Nasser Criminal Case Prompting More Investigations

The recent shocking claims by many former United States gymnastics team Olympians against former trainer Dr. Larry Nassar appears it may be just the tip of the iceberg involving what has been happening over the course of the past decade in collegiate gymnastics. The U.S. Olympic Committee has requested an independent third-party to investigate the claims and determine “why this could have gone on for so long” within a sport that utilizes the acrobatic skills of very young and small-frame female athletes. The number of testimonies and the similarity of the accounts have driven much anger among officials and enthusiasts alike, and now New York Sen. Kirsten Gilliland has requested an official U.S. Department of Justice investigation.

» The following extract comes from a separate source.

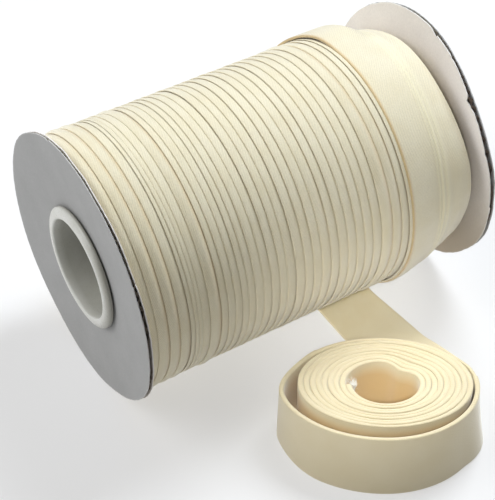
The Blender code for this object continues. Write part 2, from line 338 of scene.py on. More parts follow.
class Skin:
    """Faces over rows of points.

    An entry of a row is (point, painted shade and wear, along, across, painted warm shade, calm, pale):
    a place in mm, how much painted shade it has in folds, crevices and the core's hollows (on the board
    liners how worn the paper is, on the fluted middle how faded it is where crushed), its place on the
    cloth in mm, how much painted warm shade it has, how little of the weave shows and how much painted
    highlight it has.
    """

    SHADES = ("crease", "warmth", "calm", "pale")

    def __init__(self, name):
        self.name = name
        self.points = []
        self.places = []
        self.shades = {shade: [] for shade in self.SHADES}
        self.faces = []
        self.slots = []

    def add(self, point, crease=0.0, along=0.0, across=0.0, warmth=0.0, calm=0.0, pale=0.0):
        self.points.append(in_scene(point))
        self.places.extend((along * MM, across * MM, 0.0))
        for shade, value in zip(self.SHADES, (crease, warmth, calm, pale)):
            self.shades[shade].append(value)

    def add_rows(self, rows, loop=False, ring=False, slot=0):
        """Joins rows of entries. loop closes each row and ring joins the last row to the first."""
        start = len(self.points)
        wide = len(rows[0])
        for row in rows:
            for entry in row:
                self.add(*entry)
        for i in range(len(rows) - (0 if ring else 1)):
            here = start + i * wide
            after = start + (i + 1) % len(rows) * wide
            for j in range(wide - (0 if loop else 1)):
                k = (j + 1) % wide
                self.faces.append((here + j, here + k, after + k, after + j))
                self.slots.append(slot)

    def close(self, indices):
        """One face over a row's own points."""
        self.faces.append(tuple(indices))
        self.slots.append(0)

    def build(self, materials, flip=False, sharp_degrees=60):
        mesh = bpy.data.meshes.new(self.name)
        faces = [face[::-1] for face in self.faces] if flip else self.faces
        mesh.from_pydata(self.points, [], faces)
        for material in materials:
            mesh.materials.append(material)
        mesh.polygons.foreach_set("material_index", self.slots)
        for shade, values in self.shades.items():
            mesh.attributes.new(shade, "FLOAT", "POINT").data.foreach_set("value", values)
        mesh.attributes.new("cloth_place", "FLOAT_VECTOR", "POINT").data.foreach_set("vector", self.places)
        mesh.shade_smooth()
        mesh.set_sharp_from_angle(angle=math.radians(sharp_degrees))
        piece = bpy.data.objects.new(self.name, mesh)
        bpy.context.scene.collection.objects.link(piece)
        return piece


# Materials

# The colour Mix node's inputs and output
SHARE_IN, FIRST_IN, SECOND_IN, MIXED = 0, 6, 7, 2
IN_MM = (1000, 1000, 1000)
# Where most values of a noise lie
NOISE_SPAN = (0.3, 0.7)

CREAM = (0.86, 0.785, 0.565, 1)
CREAM_DEEP = (0.83, 0.745, 0.51, 1)
# Tan of the painted warm shade in the coil's hollows, on the wide turns and along the last turn's left edge
WARM_SHADE_TAN = (0.72, 0.52, 0.24, 1)
# Pale cream of the painted highlights on the last turn's ridges and right edge
CREAM_HIGHLIGHT = (0.97, 0.9, 0.62, 1)
# Olive-brown painted shade for the tape's folds and crevices, the coil's rims and the loose turn's outer wall
FOLD_SHADE_OLIVE = (0.6, 0.47, 0.24, 1)
WEAVE_CALMED = (0.97, 0.97, 0.97, 1)
WEAVE_TURN = math.radians(52)
THREAD_WHITE = (0.93, 0.92, 0.88, 1)
THREAD_CREAM = (0.82, 0.79, 0.7, 1)
# Grey of the outer liners, darker than the paper's own tone, to paint the shade on the flanges' outward faces
OUTSIDE_PAPER_AND_SHADE = ((0.41, 0.41, 0.405, 1), (0.38, 0.38, 0.375, 1))
INSIDE_PAPER = ((0.88, 0.84, 0.81, 1), (0.84, 0.8, 0.77, 1))
# Brown of the painted shade on the lower part of the flanges' inner faces
PAPER_SHADE_BROWN = (0.36, 0.29, 0.2, 1)
PAPER_WORN = (0.82, 0.8, 0.76, 1)
KRAFT_DARK = (0.035, 0.026, 0.02, 1)
KRAFT_BROWN = (0.16, 0.12, 0.09, 1)
KRAFT_FADED = (0.38, 0.36, 0.27, 1)
PLASTIC_LOW = (0.66, 0.66, 0.6, 1)
PLASTIC_HIGH = (0.72, 0.72, 0.68, 1)
# Olive-grey painted shade for the core's bore and lips
PLASTIC_SHADE = (0.25, 0.24, 0.19, 1)


def is_link(value):
    """Whether a value is a (node, output) pair and not a number or a colour."""
    return isinstance(value, tuple) and len(value) == 2 and hasattr(value[0], "outputs")


def node(tree, kind, settings=None, **inputs):
    """A shader node with its settings.

    An input is a number, a colour or a (node, output) pair to link. Inputs that share a name are given by
    their number, as n0, n1 and n2.
    """
    made = tree.nodes.new("ShaderNode" + kind)
    for name, value in (settings or {}).items():
        setattr(made, name, value)
    for name, value in inputs.items():
        numbered = name[0] == "n" and name[1:].isdigit()
        socket = made.inputs[int(name[1:]) if numbered else name.replace("_", " ")]
        if is_link(value):
            tree.links.new(value[0].outputs[value[1]], socket)
        else:
            socket.default_value = value
    return made


def new_material(name, roughness, **values):
    material = bpy.data.materials.new(name)
    material.use_nodes = True
    shader = material.node_tree.nodes["Principled BSDF"]
    shader.inputs["Roughness"].default_value = roughness
    for key, value in values.items():
        shader.inputs[key.replace("_", " ")].default_value = value
    return material, material.node_tree, shader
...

The conviction of Nasser has also triggered the resignation of Michigan State University President Lou Anna Simon, which is where Dr. Nasser was employed for many years. If the former university president knew about the activity and failed to act, the university could be liable for extensive legal action as well as criminal charges for complicity if other university employees were aware and assisted in the cover up. With the winter Olympics just around the corner, there will assuredly be more focus on the sexual abuse predicament for the female U.S. Gymnastics Team as the games play out this year.

The victims obviously felt powerless to approach authorities concerning Nasser’s actions during his employment tenure, which also prompts questions concerning those in charge who are responsible for Nassar’s criminal behavior. The fact that the university president was the first to resign from a potential list of other officials who were aware of the issue suggests that more resignations and arrests may be forthcoming, especially if the DOJ does as Gilliland requests.

The NCAA infractions committee has also announced they will conduct an official investigation into the claims, but this too could present problems because there are reports that the NCAA president was told in 2010 that the sex abuse cases were actually happening and the university was avoiding addressing the problem.

It is becoming clear that a Department of Justice investigation coming on the heals of the recent shoe company payoffs for certain college player’s families could put an even larger lens on this problem, including the general manner in which the NCAA operates regarding illegal behavior within the collegiate sports industry. Indeed, if the DOJ steps in, the tip of the iceberg may just be emerging.